--- Start of SOURCE EXCERPT ---
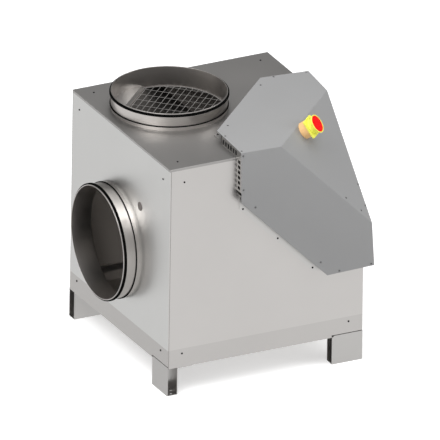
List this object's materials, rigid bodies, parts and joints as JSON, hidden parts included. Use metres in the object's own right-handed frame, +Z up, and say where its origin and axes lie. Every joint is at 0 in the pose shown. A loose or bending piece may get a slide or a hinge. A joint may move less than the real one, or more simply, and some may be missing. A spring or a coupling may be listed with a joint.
{
  "type": "insulated cube duct fan box",
  "caption": "Insulated steel fan box on folded legs with round inlet and outlet duct collars, a faceted motor hood over one corner and a rotary isolator.",
  "frame": {"origin": "on the floor, under the middle of the cube, at the centre of the circle of foot holes", "axes": "+X to the right along the front wall, +Y to the back, +Z up"},
  "size_m": [0.8393, 0.7763, 0.903],
  "materials": {
    "casing_steel": "satin coated steel sheet",
    "tray_steel": "satin coated steel sheet",
    "leg_steel": "folded zinc coated sheet",
    "collar_steel": "satin rolled sheet",
    "seal_rubber": "matt black rubber lip",
    "guard_wire": "welded wire",
    "inner_steel": "plain zinc coated sheet",
    "impeller_paint": "powder coat",
    "motor_paint": "satin paint on cast housing",
    "hood_paint": "matt grey powder coat",
    "isolator_orange": "moulded plastic",
    "isolator_yellow": "moulded plastic",
    "isolator_red": "moulded plastic",
    "plug_plastic": "blanking plug"
  },
  "bodies": {
    "casing": {"front_wall": "casing_steel", "right_wall": "casing_steel", "back_wall": "casing_steel", "left_wall": "casing_steel", "lid": "casing_steel", "hood_grille_left": "casing_steel", "hood_grille_back": "casing_steel", "hood_grille_bottom": "casing_steel", "hood_rim_top": "casing_steel", "hood_rim_front": "casing_steel", "hood_rim_right": "casing_steel", "base_tray": "tray_steel", "leg_front_left": "leg_steel", "leg_front_right": "leg_steel", "leg_back_right": "leg_steel", "leg_back_left": "leg_steel", "inlet_collar": "collar_steel", "outlet_collar": "collar_steel", "inlet_seal_outer": "seal_rubber", "inlet_seal_inner": "seal_rubber", "outlet_seal_outer": "seal_rubber", "outlet_seal_inner": "seal_rubber", "outlet_guard": "guard_wire", "partition": "inner_steel", "inlet_nozzle": "inner_steel", "motor_pan": "inner_steel", "impeller": "impeller_paint", "motor": "motor_paint", "hood_top": "hood_paint", "hood_front": "hood_paint", "hood_right": "hood_paint", "hood_end": "hood_paint", "isolator_base": "isolator_orange", "isolator_plate": "isolator_yellow", "cable_plug": "plug_plastic"},
    "isolator_handle": {"isolator_knob": "isolator_yellow", "isolator_cap": "isolator_red"}
  },
  "joints": [
    {"name": "isolator_turn", "type": "hinge", "parent": "casing", "child": "isolator_handle", "pos_m": [0.2147, -0.2842, 0.8604], "axis": [0.5774, -0.5774, 0.5774], "range_deg": [0, 90]}
  ]
}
--- End of SOURCE EXCERPT ---
PROBLEM TO WORK ON:
Return every line exactly.

RESPONSE BELOW:
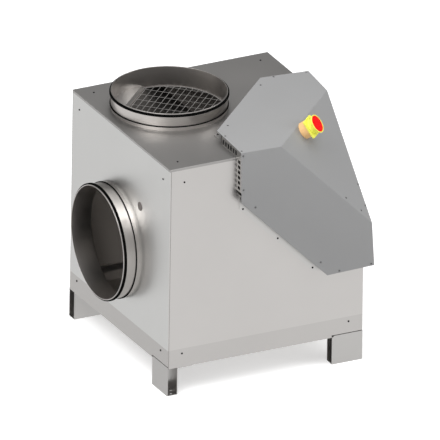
List this object's materials, rigid bodies, parts and joints as JSON, hidden parts included. Use metres in the object's own right-handed frame, +Z up, and say where its origin and axes lie. Every joint is at 0 in the pose shown. A loose or bending piece may get a slide or a hinge. A joint may move less than the real one, or more simply, and some may be missing. A spring or a coupling may be listed with a joint.
{
  "type": "insulated cube duct fan box",
  "caption": "Insulated steel fan box on folded legs with round inlet and outlet duct collars, a faceted motor hood over one corner and a rotary isolator.",
  "frame": {"origin": "on the floor, under the middle of the cube, at the centre of the circle of foot holes", "axes": "+X to the right along the front wall, +Y to the back, +Z up"},
  "size_m": [0.8393, 0.7763, 0.903],
  "materials": {
    "casing_steel": "satin coated steel sheet",
    "tray_steel": "satin coated steel sheet",
    "leg_steel": "folded zinc coated sheet",
    "collar_steel": "satin rolled sheet",
    "seal_rubber": "matt black rubber lip",
    "guard_wire": "welded wire",
    "inner_steel": "plain zinc coated sheet",
    "impeller_paint": "powder coat",
    "motor_paint": "satin paint on cast housing",
    "hood_paint": "matt grey powder coat",
    "isolator_orange": "moulded plastic",
    "isolator_yellow": "moulded plastic",
    "isolator_red": "moulded plastic",
    "plug_plastic": "blanking plug"
  },
  "bodies": {
    "casing": {"front_wall": "casing_steel", "right_wall": "casing_steel", "back_wall": "casing_steel", "left_wall": "casing_steel", "lid": "casing_steel", "hood_grille_left": "casing_steel", "hood_grille_back": "casing_steel", "hood_grille_bottom": "casing_steel", "hood_rim_top": "casing_steel", "hood_rim_front": "casing_steel", "hood_rim_right": "casing_steel", "base_tray": "tray_steel", "leg_front_left": "leg_steel", "leg_front_right": "leg_steel", "leg_back_right": "leg_steel", "leg_back_left": "leg_steel", "inlet_collar": "collar_steel", "outlet_collar": "collar_steel", "inlet_seal_outer": "seal_rubber", "inlet_seal_inner": "seal_rubber", "outlet_seal_outer": "seal_rubber", "outlet_seal_inner": "seal_rubber", "outlet_guard": "guard_wire", "partition": "inner_steel", "inlet_nozzle": "inner_steel", "motor_pan": "inner_steel", "impeller": "impeller_paint", "motor": "motor_paint", "hood_top": "hood_paint", "hood_front": "hood_paint", "hood_right": "hood_paint", "hood_end": "hood_paint", "isolator_base": "isolator_orange", "isolator_plate": "isolator_yellow", "cable_plug": "plug_plastic"},
    "isolator_handle": {"isolator_knob": "isolator_yellow", "isolator_cap": "isolator_red"}
  },
  "joints": [
    {"name": "isolator_turn", "type": "hinge", "parent": "casing", "child": "isolator_handle", "pos_m": [0.2147, -0.2842, 0.8604], "axis": [0.5774, -0.5774, 0.5774], "range_deg": [0, 90]}
  ]
}